Shared Platform for Ethics, Economics and ELSA groups
A shared platform for CCBIO´s research in ethics, economics and ELSA topics has recently been established. A core element in the transformation of cancer medicine into precision medicine is that individuals rather than groups become the unit of analysis. By joining forces they will be able to understand better the implications and preconditions of this transformation in terms of ethical considerations, market mechanisms, scientific development and the political economy of cancer research.
The promise of cancer biomarkers
Cancer care is undergoing a shift from a ‘one-size-fits all’ approach to more personalised medicine. One way of personalising cancer treatments is through biomarkers: molecules or biochemical changes found in the patient’s tissues and body fluids.

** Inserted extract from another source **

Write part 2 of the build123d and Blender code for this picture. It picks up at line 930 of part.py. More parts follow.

This book reflects upon the promise of cancer biomarkers and asks questions such as: How may the complexity of cancer biology impede the robustness of biomarkers in the clinic? How should one draw the line between the various sub-groups of patients for personalised treatment? How can one evaluate the cost-effectiveness and fairness of personalised cancer treatments? By bringing together authors from the fields of science and technology studies, medical ethics and philosophy, health economics and oncology, the book aims to give a critical yet accessible overview of some of the key social, ethical and economic issues that surround cancer biomarkers.

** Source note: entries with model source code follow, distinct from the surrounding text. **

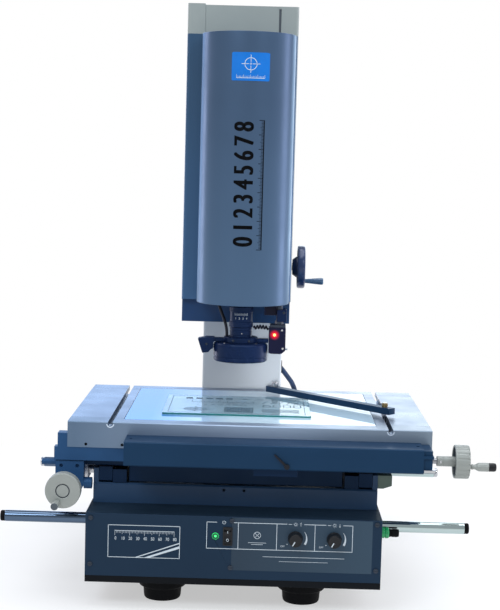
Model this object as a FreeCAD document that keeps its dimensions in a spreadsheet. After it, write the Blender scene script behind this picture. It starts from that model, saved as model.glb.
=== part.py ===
import FreeCAD, Part
import Sketcher
import math
import os
from FreeCAD import Vector

# Bench-top video measuring machine: cast base, crossed-roller XY stage, cast
# column and a camera head on a vertical slide. All lengths are millimetres.
# Working frame: X to the right, Y away from the operator, Z up; X = 0 is the
# middle of the base, Y = 0 the front panel, Z = 0 the standing surface. Every
# sub-part's Placement then moves it to the library origin (the cells
# origin_shift_x and origin_shift_y), the middle of the bottom of the whole box.

doc = FreeCAD.newDocument("vision_measuring_machine")
sheet = doc.addObject("Spreadsheet::Sheet", "Dims")
sheet.Label = "Dims"


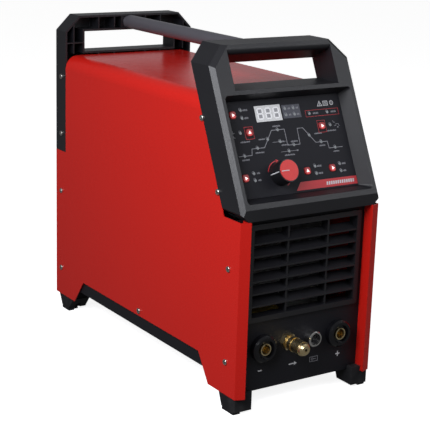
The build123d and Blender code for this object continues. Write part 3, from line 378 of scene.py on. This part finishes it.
def button_red():
    cap = Finish("button_red")
    spot = cap.node("ShaderNodeTexCoord", {}, {}, "Generated")
    offset = cap.node("ShaderNodeVectorMath", {"operation": "SUBTRACT"}, {0: spot, 1: (0.5, 0.5, 0.5)})
    flat = cap.node("ShaderNodeVectorMath", {"operation": "MULTIPLY"}, {0: offset, 1: (1.0, 0.0, 1.0)})
    reach = cap.node("ShaderNodeVectorMath", {"operation": "LENGTH"}, {0: flat}, "Value")
    glow = 1 - reach.band(0.05, 0.42)
    haze = cap.noise(0.003, detail=2.0)
    colour = cap.blend(glow, (0.30, 0.008, 0.010), (0.66, 0.045, 0.045))
    light = cap.blend(glow, (0.08, 0.001, 0.001), (0.80, 0.09, 0.08))
    return cap.surface(colour, Roughness=0.28 + haze * 0.15, Emission_Color=light, Emission_Strength=0.40)


def knob_black():
    body = Finish("knob_black")
    grain = body.noise(0.0005, detail=2.0)
    colour = body.blend(grain, (0.0055, 0.0055, 0.0070), (0.0110, 0.0110, 0.0130))
    return body.surface(colour, Roughness=0.30 + grain * 0.14, Normal=body.bump(grain, 0.00002))


def knob_red():
    disc = Finish("knob_red")
    grain = disc.noise(0.0006, detail=2.0)
    colour = disc.blend(grain, (0.760, 0.026, 0.024), (0.680, 0.018, 0.018))
    return disc.surface(colour, Roughness=0.34 + grain * 0.12, Normal=disc.bump(grain, 0.00002))


for mix in (control_overlay, display_glass, indicator_lens, button_red, knob_black, knob_red):
    mix()
print("mixed", len(Finish.made), "finishes")

# %% [markdown]
# ## What is inside
# Behind the louvres and the fan guard are green boards, windings and dark blue sleeves. A board's copper
# tracks show as faint lighter lines under its green lacquer: the borders between uneven cells are close
# enough at this size. A coil wrapped in tape shows its laps as a wave along Z, and enamelled wire only a
# change of tone.

# %% Mix the inner finishes
def circuit_board():
    lacquer = Finish("circuit_board")
    tracks = lacquer.cells(0.007, "Distance", feature="DISTANCE_TO_EDGE")
    line = 1 - tracks.band(0.02, 0.10)
    colour = lacquer.blend(line, (0.010, 0.090, 0.035), (0.045, 0.210, 0.080))
    return lacquer.surface(colour, Roughness=0.26 + line * 0.1, IOR=1.55, Normal=lacquer.bump(line, 0.00004))


def capacitor_sleeve():
    sleeve = Finish("capacitor_sleeve")
    wrap = sleeve.noise(0.004, detail=2.0, stretch=(1.0, 1.0, 0.3))
    colour = sleeve.blend(wrap, (0.008, 0.012, 0.040), (0.016, 0.022, 0.070))
    return sleeve.surface(colour, Roughness=0.22 + wrap * 0.12, Normal=sleeve.bump(wrap, 0.00005))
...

Stimulating our reflections
CCBIO Director Lars A. Akslen comments about the book:
"In this book, important topics surrounding the medical part of biomarker research are presented and discussed. Key questions are asked and reflected upon: What is a good (enough) biomarker ? How should we prioritize in modern cancer treatment? Can biomarkers make a real difference? How can biomarkers change and improve the cost structure when using very expensive drugs and when only a few patients respond to the treatment? How can we deal with big data profiles for individual patients - such as patterns of genetic alterations or functional protein signatures ?
Hopefully, these thoughtful chapters can stimulate our reflections on how we design and perform biomarker research. On top of basic and clinical projects, we have realized that bringing in these additional topics have intensified our reflection on own activities. This goes to the core of the RRI-concept, i.e. to perform responsible research and innovation."
Bruce Zetter, Charles Nowiszewski Professor of Cancer Biology in the Department of Surgery, Harvard Medical School, comments:
"The book should be required reading for oncologists, medical students, graduate students and especially for those who make policy decisions regarding the use and reimbursement of cancer biomarkers."
Our congratulations to the editors Roger Strand and Anne Blanchard!